In December, a group of 124 organizations from around the globe signed the Dubai Ocean Declaration calling for increased ocean observation and delivered it to the leaders gathered at the annual UN climate conference (COP28) in Dubai, UAE COP28 also saw nearly $500 million in new ocean and climate-related funding commitments from sources including Bezos Earth Fund and the Ocean Resilience and Climate Alliance (ORCA)—a new consortium of climate and ocean institutions announced by Bloomberg Philanthropies at COP28 Ocean Pavilion—to ensure the health and vitality of the ocean.

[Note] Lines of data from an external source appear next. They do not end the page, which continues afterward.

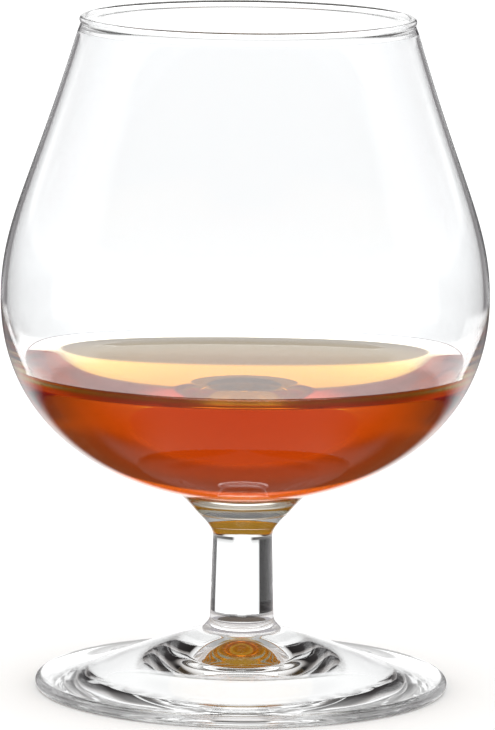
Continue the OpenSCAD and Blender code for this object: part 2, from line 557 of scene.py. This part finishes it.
# what the surfaces mirror
mirrored = {
    "all": (-400, 400, -100, 100, 1, 1, "#C8C8C8"),
    **bothSides("side", 6, 200, -13, 100, 6, 10, "#464446"),
    **bothSides("soft", 18, 200, -13, 100, 6, 10, "#8E8C8E"),
    "down": (-200, 200, -100, -24, 1, 8, "#2A2826"),
    "downMiddle": (-50, 50, -80, -47, 20, 8, "#6E6C6A"),
    "deep": (-200, 200, -100, -62, 1, 16, "#7E7C7A"),
    "up": (-400, 400, 34, 100, 1, 16, "#161412"),
    **bothSides("frontDown", 100, 200, -80, -11, 60, 20, "#7E7C7A"),
}


def boardShare(tree, around, height, board):
    # 1 on the board and 0 off it, with a soft change between
    left, right, low, high, sideSoft, endSoft = board
    limits = ((around, left, sideSoft, 0, 1), (around, right, sideSoft, 1, 0),
              (height, low, endSoft, 0, 1), (height, high, endSoft, 1, 0))
    share = None
    for source, at, soft, before, after in limits:
        step = addNode(tree, "ShaderNodeMapRange", {"Value": (source, 0)},
                       interpolation_type="SMOOTHSTEP", From_Min=math.radians(at - soft / 2),
                       From_Max=math.radians(at + soft / 2), To_Min=before, To_Max=after)
        if share is None:
            share = step
        else:
            share = addNode(tree, "ShaderNodeMath", {0: (share, 0), 1: (step, 0)}, operation="MULTIPLY")
    return share


def patternTone(tree, around, height, boards):
    # the tone that a pattern has in each direction; its first board covers them all
    tone = addNode(tree, "ShaderNodeMix", data_type="RGBA")
    tone.inputs[mixFactor].default_value = 0
    for *board, hexCode in boards.values():
        share = boardShare(tree, around, height, board)
        tone = addNode(tree, "ShaderNodeMix", {mixFactor: (share, 0), mixA: (tone, mixResult)},
                       data_type="RGBA")
        tone.inputs[mixB].default_value = linearColor(hexCode)
    return tone


def makeWorld():
    world = bpy.data.worlds.new("studioWorld")
    world.use_nodes = True
    tree = world.node_tree
    tree.nodes.clear()
    direction = addNode(tree, "ShaderNodeTexCoord")
    parts = addNode(tree, "ShaderNodeSeparateXYZ", {"Vector": (direction, "Generated")})
    around = addNode(tree, "ShaderNodeMath", {0: (parts, "X"), 1: (parts, "Y")}, operation="ARCTAN2")
    height = addNode(tree, "ShaderNodeMath", {0: (parts, "Z")}, operation="ARCSINE")
    hollow, solid, drink, mirror = [patternTone(tree, around, height, boards)
                                    for boards in (throughBowl, throughSolid, throughDrink, mirrored)]
    path = addNode(tree, "ShaderNodeLightPath")
    onePiece = addNode(tree, "ShaderNodeMath", {0: (path, "Transmission Depth")}, operation="LESS_THAN")
    onePiece.inputs[1].default_value = room["onePieceCrossings"]
    inDrink = addNode(tree, "ShaderNodeMath", {0: (path, "Transparent Depth")}, operation="GREATER_THAN")
    inDrink.inputs[1].default_value = room["drinkCrossings"]
    inGlass = addNode(tree, "ShaderNodeMath", {0: (path, "Is Glossy Ray"), 1: (path, "Is Transmission Ray")},
                      operation="MAXIMUM")
    passed = addNode(tree, "ShaderNodeMix", {mixFactor: (onePiece, 0), mixA: (hollow, mixResult),
                                             mixB: (solid, mixResult)}, data_type="RGBA")
    passed = addNode(tree, "ShaderNodeMix", {mixFactor: (inDrink, 0), mixA: (passed, mixResult),
                                             mixB: (drink, mixResult)}, data_type="RGBA")
    seen = addNode(tree, "ShaderNodeMix", {mixFactor: (path, "Is Transmission Ray"),
                                           mixA: (mirror, mixResult), mixB: (passed, mixResult)},
                   data_type="RGBA")
    color = addNode(tree, "ShaderNodeMix", {mixFactor: (inGlass, 0), mixB: (seen, mixResult)},
                    data_type="RGBA")
    color.inputs[mixA].default_value = linearColor(room["plain"])
    background = addNode(tree, "ShaderNodeBackground", {"Color": (color, mixResult)},
                         Strength=room["strength"])
    addNode(tree, "ShaderNodeOutputWorld", {"Surface": (background, "Background")})
    bpy.context.scene.world = world


def makeCamera():
    data = bpy.data.cameras.new("studioCamera")
    camera = bpy.data.objects.new("studioCamera", data)
    bpy.context.scene.collection.objects.link(camera)
    data.sensor_fit = "VERTICAL"
    data.sensor_height = studio["sensorHeight"]
    data.lens = studio["focalPixels"] / studio["pictureHeight"] * studio["sensorHeight"]
    data.shift_x = studio["shiftPixels"] / studio["pictureHeight"]
    data.clip_start = studio["nearest"] * mm
    data.clip_end = studio["furthest"] * mm
    place = Matrix.Translation((0, -studio["cameraDistance"] * mm, studio["cameraHeight"] * mm))
    tilt = Matrix.Rotation(math.radians(90 - studio["pitch"]), 4, "X")
    roll = Matrix.Rotation(math.radians(studio["roll"]), 4, "Z")
    camera.matrix_world = place @ tilt @ roll
    bpy.context.scene.camera = camera


makeFloor()
makeWorld()
makeCamera()
cycles = bpy.context.scene.cycles
cycles.max_bounces = studio["glassBounces"]
cycles.transmission_bounces = studio["glassBounces"]
cycles.glossy_bounces = studio["glassBounces"]
cycles.transparent_max_bounces = studio["openBounces"]
bpy.context.scene.view_settings.view_transform = "Standard"
print("studio made")
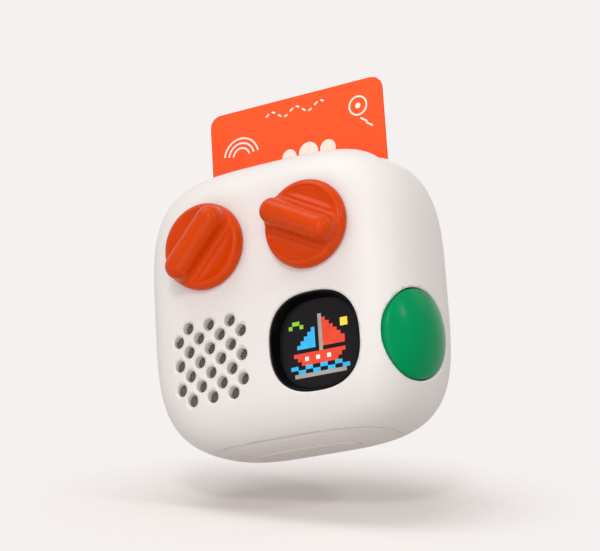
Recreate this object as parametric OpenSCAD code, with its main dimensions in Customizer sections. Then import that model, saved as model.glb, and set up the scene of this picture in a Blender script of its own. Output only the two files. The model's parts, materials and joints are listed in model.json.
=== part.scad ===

Momentum for increasing ocean observations and modeling is increasing with a recent influx of funding, gifts, and grants to institutions like the Woods Hole Oceanographic Institution, which received funding over the past three years from a combination of federal, corporate, and private sources totaling more than $85 million, including $25 million from WHOI board chair Paul Salem, to support a variety of climate solutions, including the advancement of eMRV capabilities supported by robust ocean monitoring.

These and other commitments are a literal and figurative drop in the ocean compared to the scope and scale of the task before us. And there is nothing more central to the future of humanity than our ability to understand the ocean that dominates our planet, and our lives.